Cost is not a compelling reason to represent yourself in criminal court.  Among other things, part of an attorney's job is to help the client avoid or reduce expensive fines and restitution.  Sometimes, we can even pay for ourselves by saving the client more than our fee.  Our firm is very flexible with payment plans, and most other local law offices will work to accommodate almost anyone's budget.  If money is really an issue, though, the Public Defender will represent a defendant at no cost.  The Orange County Public Defender's Office has an outstanding reputation and their attorneys are all very capable.  Any defendant would have much better prospects in the hands of the OCPD than in representing himself.  

Finally, if you represent yourself and you do a terrible job, you cannot sue for malpractice or complain about "ineffective assistance of counsel" on appeal.  You have nobody to blame but yourself.  
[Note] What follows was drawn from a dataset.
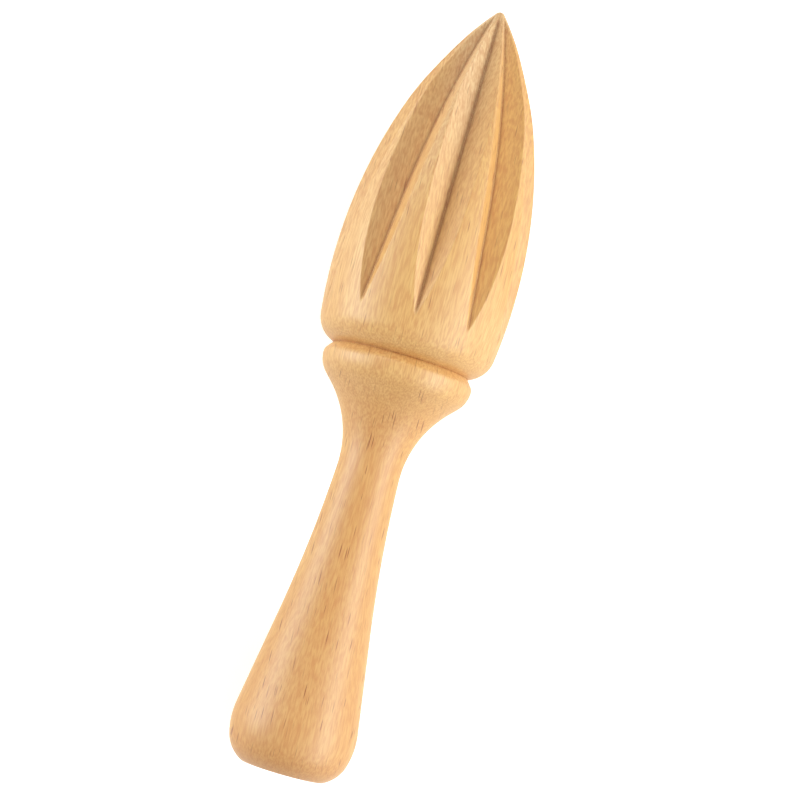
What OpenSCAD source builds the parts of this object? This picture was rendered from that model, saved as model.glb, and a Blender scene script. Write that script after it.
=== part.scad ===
// Hand citrus reamer, turned from one blank of beech.
// It is drawn lying at rest on a table: the thick part of the head and the rounded end
// of the handle both touch the plane z = 0, and one flute faces straight up.
// Lengths are in millimetres. The origin is under the middle of the piece.

/* [Overall] */
// Length from the flat end of the handle to the tip
total_len = 170; // [155:0.5:190]

/* [Head] */
// Distance from the tip to the bottom of the groove under the head
head_len = 79.3; // [74:0.1:84]
// Diameter of the head at its widest ring
head_d = 40.4; // [38:0.2:46]
// Distance of the widest ring from the tip
belly_pos = 60.2; // [56:0.2:64]
// Radius of the long curve over the widest ring
belly_curve_r = 111; // [100:1:130]
// Distance from the tip at which the tighter nose curve takes over
nose_len = 24.6; // [18:0.2:30]
// Radius of the rounded tip
tip_r = 1.2; // [0.8:0.1:1.6]
// Angle of the head's underside to the axis
under_angle = 65.5; // [58:0.5:72]
// Radius of the head's lower edge
under_r = 6.2; // [4:0.1:7.5]

/* [Flutes] */
// Number of flutes round the head
flute_count = 10; // [8:1:12]
// Angle between the two walls of a flute
flute_angle = 104.5; // [90:0.5:115]
// Distance from the tip at which the root of a flute stops curving
flute_curve_len = 48.5; // [44:0.5:54]
// Distance from the axis to a flute's root where the curve stops
flute_root_r = 15.95; // [15.2:0.05:16.6]
// Slope of the root to the axis from there on, which lets the flute run out
flute_slope = 9; // [7:0.5:11]
// Distance from the axis to a flute's root at the tip
flute_tip_r = 1; // [0.4:0.1:1.6]

/* [Collar and neck] */
// Diameter at the bottom of the groove
groove_d = 29.8; // [27:0.1:31]
// Diameter of the collar under the groove
collar_d = 32.9; // [32:0.1:34]
// Distance from the bottom of the groove to the collar's widest ring
collar_gap = 2.5; // [2.2:0.1:3.2]
// Radius of the collar's edge towards the groove
collar_upper_r = 1.6; // [1.2:0.1:2.2]
// Radius of the collar's edge towards the neck
collar_lower_r = 6.1; // [4.5:0.1:7]
// Angle of the collar's underside to the axis
collar_angle = 44; // [40:0.5:48]
// Diameter of the neck at its thinnest ring
neck_d = 13.7; // [12:0.1:15]
// Distance from the bottom of the groove to the neck's thinnest ring
neck_gap = 24.2; // [22:0.1:27]

/* [Handle] */
// Diameter of the handle at its thick end
butt_d = 27.1; // [25:0.1:28.5]
// Distance of the thickest ring from the flat end
butt_pos = 9.1; // [8:0.1:10.5]
// Radius of the curve over the thickest ring
butt_curve_r = 16.2; // [14:0.1:20]
// Diameter of the flat end
butt_flat_d = 18.2; // [16:0.1:19.5]
// Radius of the edge round the flat end
butt_edge_r = 7.6; // [7:0.1:9]
// Diameter that the handle's straight taper would reach at the neck's thinnest ring
taper_d = 9.6; // [8:0.1:11]
// Distance from the neck's thinnest ring over which the taper curves into the neck
flare_len = 34.5; // [28:0.5:38]

/* [Hidden] */

wood_colour = "#dcae7a";
// Longest straight step along a curve of the outline, as an angle on the curve
small_step = 9;
long_step = 1.5;
root_step = 1.8;
// Height of a flute's V above its root, past the surface everywhere
flute_h = 9;
$fn = 144;

// Unit vector at an angle a, and the angle of a vector
function dir(a) = [cos(a), sin(a)];
function angle_of(v) = atan2(v[1], v[0]);
// Points along an arc about c, from angle a0 to angle a1, without its first point
function arc(c, r, a0, a1, step) =
    let (n = ceil(abs(a1 - a0) / step))
    [for (i = [1:n]) c + r * dir(a0 + (a1 - a0) * i / n)];
// Where two circles cross, on the left of the line from c1 to c2
function circles_cross(c1, r1, c2, r2) =
    let (d = norm(c2 - c1), a = (d * d + r1 * r1 - r2 * r2) / (2 * d), e = (c2 - c1) / d)
    c1 + a * e + sqrt(r1 * r1 - a * a) * [-e[1], e[0]];

// The outline below is in the plane of the axis: [distance from the flat end, radius].

// Groove, collar and neck: the collar's underside is tangent to its rounded edge and to
// the hollow of the neck, and the lower wall of the groove is tangent to its other edge.
groove = [total_len - head_len, groove_d / 2];
neck_u = groove[0] - neck_gap;
collar_top = [groove[0] - collar_gap, collar_d / 2];
lower_c = collar_top - [0, collar_lower_r];
collar_low = lower_c + collar_lower_r * dir(90 + collar_angle);
neck_r = (sin(collar_angle) * (collar_low[0] - neck_u)
    - cos(collar_angle) * (collar_low[1] - neck_d / 2)) / (1 - cos(collar_angle));
neck_c = [neck_u, neck_d / 2 + neck_r];
upper_c = collar_top - [0, collar_upper_r];
to_groove = groove - upper_c;
groove_a = angle_of(to_groove) + acos(collar_upper_r / norm(to_groove));

// Handle: the edge arc starts on the rim of the flat end and runs into the curve over the
// thickest ring. The straight taper leaves that curve and aims below the neck.
butt_c = [butt_pos, butt_d / 2 - butt_curve_r];
flat_rim = [0, butt_flat_d / 2];
edge_c = circles_cross(flat_rim, butt_edge_r, butt_c, butt_curve_r - butt_edge_r);
butt_a = angle_of(edge_c - butt_c);
to_aim = [neck_u, taper_d / 2] - butt_c;
taper_a = angle_of(to_aim) + acos(butt_curve_r / norm(to_aim));
taper_n = dir(taper_a);
taper_start = butt_c + butt_curve_r * taper_n;
taper_run = (neck_u - flare_len - taper_start[0]) / sin(taper_a);
taper_stop = taper_start + taper_run * dir(taper_a - 90);

// The long hollow between the taper and the neck is tangent to both.
to_neck = taper_stop - neck_c;
flare_r = (neck_r * neck_r - to_neck * to_neck) / (2 * (taper_n * to_neck + neck_r));
flare_c = taper_stop + flare_r * taper_n;
flare_a = angle_of(neck_c - flare_c);

// Head: its underside is the upper wall of the groove, and its lower edge is tangent to
// that and to the curve over the widest ring.
belly_c = [total_len - belly_pos, head_d / 2 - belly_curve_r];
wall = dir(under_angle);
belly_slope = asin((belly_c[0] - groove[0]) / belly_curve_r);
belly_low = belly_c[1] + belly_curve_r * cos(belly_slope);
wall_len = (belly_low - groove[1]) / sin(under_angle);
// The edge's radius is as asked, or as large as the wall of the groove allows
rim_r = min(under_r, wall_len / tan((under_angle - belly_slope) / 2));
rim_0 = groove + rim_r * dir(under_angle - 90);
reach = (rim_0 - belly_c) * wall;
rim_c = rim_0 + wall * (sqrt(reach * reach - (rim_0 - belly_c) * (rim_0 - belly_c)
    + (belly_curve_r - rim_r) * (belly_curve_r - rim_r)) - reach);
rim_a = angle_of(rim_c - belly_c);

// Nose: its curve leaves the belly curve smoothly and ends on the rounded tip.
nose_a = acos((total_len - nose_len - belly_c[0]) / belly_curve_r);
nose_start = belly_c + belly_curve_r * dir(nose_a);
tip_c = [total_len - tip_r, 0];
from_tip = nose_start - tip_c;
nose_r = (from_tip * from_tip - tip_r * tip_r) / (2 * (dir(nose_a) * from_tip - tip_r));
nose_c = nose_start - nose_r * dir(nose_a);
tip_a = angle_of(tip_c - nose_c);

outline = concat(
    [[0, 0], flat_rim],
    arc(edge_c, butt_edge_r, angle_of(flat_rim - edge_c), butt_a, small_step),
    arc(butt_c, butt_curve_r, butt_a, taper_a, small_step),
    [taper_stop],
    arc(flare_c, flare_r, 180 + taper_a, 360 + flare_a, long_step),
    arc(neck_c, neck_r, 360 + flare_a, 270 + collar_angle, small_step),
    [collar_low],
    arc(lower_c, collar_lower_r, 90 + collar_angle, 90, small_step),
    arc(upper_c, collar_upper_r, 90, groove_a, small_step),
    [groove],
    arc(rim_c, rim_r, under_angle + 90, rim_a, small_step),
    arc(belly_c, belly_curve_r, rim_a, nose_a, long_step),
    arc(nose_c, nose_r, nose_a, tip_a, long_step),
    arc(tip_c, tip_r, tip_a, 0, small_step)
);

// Flute root, in the same plane: an arc from the tip, then a straight run that rises out
// of the head's surface and stops above the groove.
root_tip = [total_len, flute_tip_r];
root_mid = [total_len - flute_curve_len, flute_root_r];
root_turn = 2 * (180 - flute_slope - angle_of(root_mid - root_tip));
root_r = norm(root_mid - root_tip) / (2 * sin(root_turn / 2));
root_a = 90 - flute_slope;
root_c = root_mid - root_r * dir(root_a);
root_end = root_mid + (root_mid[0] - groove[0]) * [-1, tan(flute_slope)];
// Turn by which the arc starts past the tip
past_tip = 2;
root_line = concat(
    arc(root_c, root_r, root_a - root_turn - past_tip, root_a, root_step),
    [root_end]
);

// The axis leans up towards the tip, so that the curve over the widest ring of the head
// and the curve over the handle's end share a tangent, which lies on the table.
lean_v = belly_c - butt_c;
lean = angle_of(lean_v) + acos((butt_curve_r - belly_curve_r) / norm(lean_v)) - 90;
rest_h = butt_curve_r + butt_c[1] * cos(lean) - butt_c[0] * sin(lean);
// Ends of the leaning piece along X, seen from the centre of its flat end
tip_x = tip_c[0] * cos(lean) + tip_r;
butt_x = -butt_flat_d / 2 * sin(lean);

module turned_blank() {
    rotate([0, 90, 0])
        rotate_extrude()
            polygon([for (p = outline) [p[1], p[0]]]);
}

// One flute, straight above the axis: a V carried along the root line
module flute() {
    half_w = flute_h * tan(flute_angle / 2);
    section = [[0, 0], [half_w, flute_h], [-half_w, flute_h]];
    n = len(root_line);
    polyhedron(
        [for (p = root_line, s = section) [p[0], s[0], p[1] + s[1]]],
        concat(
            [[0, 2, 1]],
            [for (i = [0:n - 2], j = [0:2])
                let (k = (j + 1) % 3)
                [3 * i + k, 3 * i + 3 + k, 3 * i + 3 + j, 3 * i + j]],
            [[3 * n - 3, 3 * n - 2, 3 * n - 1]]
        )
    );
}

module reamer() {
    color(wood_colour)
        translate([-(tip_x + butt_x) / 2, 0, rest_h])
            rotate([0, -lean, 0])
                difference() {
                    turned_blank();
                    for (i = [0:flute_count - 1])
                        rotate([i * 360 / flute_count, 0, 0]) flute();
                }
}

reamer();
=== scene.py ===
import math
import bpy
import numpy as np
from mathutils import Matrix, Vector


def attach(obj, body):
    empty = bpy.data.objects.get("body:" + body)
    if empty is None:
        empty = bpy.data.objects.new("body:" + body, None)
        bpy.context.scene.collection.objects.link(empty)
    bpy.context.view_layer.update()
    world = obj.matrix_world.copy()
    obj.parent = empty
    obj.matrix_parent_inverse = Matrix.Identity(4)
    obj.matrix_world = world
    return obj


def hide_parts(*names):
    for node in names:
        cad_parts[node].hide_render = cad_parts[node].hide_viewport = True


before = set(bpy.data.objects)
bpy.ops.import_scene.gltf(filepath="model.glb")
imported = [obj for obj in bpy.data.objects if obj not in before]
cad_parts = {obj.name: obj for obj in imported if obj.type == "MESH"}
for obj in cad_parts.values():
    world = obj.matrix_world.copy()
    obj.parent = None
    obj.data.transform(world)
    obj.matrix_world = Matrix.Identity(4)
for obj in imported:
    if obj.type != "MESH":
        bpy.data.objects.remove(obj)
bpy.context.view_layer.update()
mm = 0.001
mergeWithin = 0.0008 * mm      # points nearer than this are one
print("stage: frame loaded")

# The turned shape, in millimetres and degrees. Lengths along the axis are from the flat end (u),
# or from the tip where they say so; r is the distance from the axis.
reamer = {
    "totalLen": 170,
    "headLen": 79.3, "headD": 40.4, "bellyPos": 60.2, "bellyCurveR": 111,
    "noseLen": 24.6, "tipR": 1.2, "underAngle": 65.5, "underR": 6.2,
    "grooveD": 29.8, "collarD": 32.9, "collarGap": 2.5, "collarUpperR": 1.6,
    "collarLowerR": 6.1, "collarAngle": 44, "neckD": 13.7, "neckGap": 24.2,
    "buttD": 27.1, "buttPos": 9.1, "buttCurveR": 16.2, "buttFlatD": 18.2, "buttEdgeR": 7.6,
    "taperD": 9.6, "flareLen": 34.5,
    # the fine cut that the parting tool leaves at the bottom of the groove, and its section in
    # shares of half its width and of its depth
    "creaseWidth": 0.3, "creaseDepth": 0.22,
    "creaseSection": ((-0.35, -0.6), (0, -1), (0.2, -0.6)),
    # spacing of the mesh's rings: on long curves, on small ones, and in shares of a surface
    "ringStep": 0.95, "fineStep": 0.33, "taperRings": 20,
    "flatRings": (0, 0.25, 0.5, 0.75, 0.93, 0.975, 1),
    "wallRings": ((0.65, 0.3, 0), (0, 0.15, 0.5, 1)),       # the groove's two walls
    "finePos": 63,          # they are fine from the groove to here, from the tip, where the flutes run out
}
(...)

I have never seen anyone successfully represent him or herself in criminal court.  I love to sit in and watch these cases when I have time, but it's kind of like seeing a professional boxer spar with an elderly, disabled person.  The prosecutor sticks and moves effortlessly around the ring, while the hapless defendant argues with the judge and stumbles through waves of objections.  

A pro per trial is scheduled to start at the Fullerton Courthouse on 6/12/23, and I plan to observe part of it.  A local woman is accused of various traffic infractions.  After being stopped, she allegedly tore up the ticket, resisted the police and slapped an officer.  I will post a summary here, so check back for updates. 

If you or a loved one has questions about a criminal case, call for a free attorney consultation.  (714) 449-3335.  Ask for John.  

Thanks for reading. 

Orange County Criminal Defense Attorney 

Updated 6/14/23:  Well, that was quick.  The pro per trial in the Fullerton Courthouse (mentioned above) went exactly as I predicted -- it was an unmitigated disaster for the defendant.  Throughout the 2-day trial, she argued with the judge and bumbled through an onslaught of objections.  She repeatedly attempted to inject improper arguments and referred to matters that had been expressly excluded.  Her "evidence" was deemed inadmissible and the judge repeatedly warned her about her decorum.  Inexplicably, and on more than one occasion, she attempted to cite the historical case of "Marbury v. Madison" (1803), which famously established the doctrine of "judicial review" (the idea that courts have the power to declare various laws unconstitutional -- a bedrock of the American justice system, but utterly irrelevant in this case).  

To recap, this case involved some traffic tickets and one woman's refusal to simply sign the citation.  According to the arresting officer, the defendant tore up the ticket, threw it onto the ground, refused his commands, and slapped him.  The jury deliberated for less than an hour before returning "guilty" verdicts on all counts.  The defendant was immediately remanded into the custody of the sheriff. 

Sentencing was scheduled for this morning.  The judge also set the case for an "Order to Show Cause re: Contempt" -- a hearing to determine whether or not the defendant should be additionally punished for her repeated failures to comply with the court's rules during the trial.  Bail was set at $15,000.  Defendant posted bond and was released overnight.  

Judge Thompson sentenced the defendant to serve 20 days in jail, but allowed her to apply for house arrest.  He also set her fines at $2,377.47, ordered her to complete 8 hours of trash pick-up and placed her on informal probation for one year.  He set sanctions at $100 for her repeated violations of court decorum.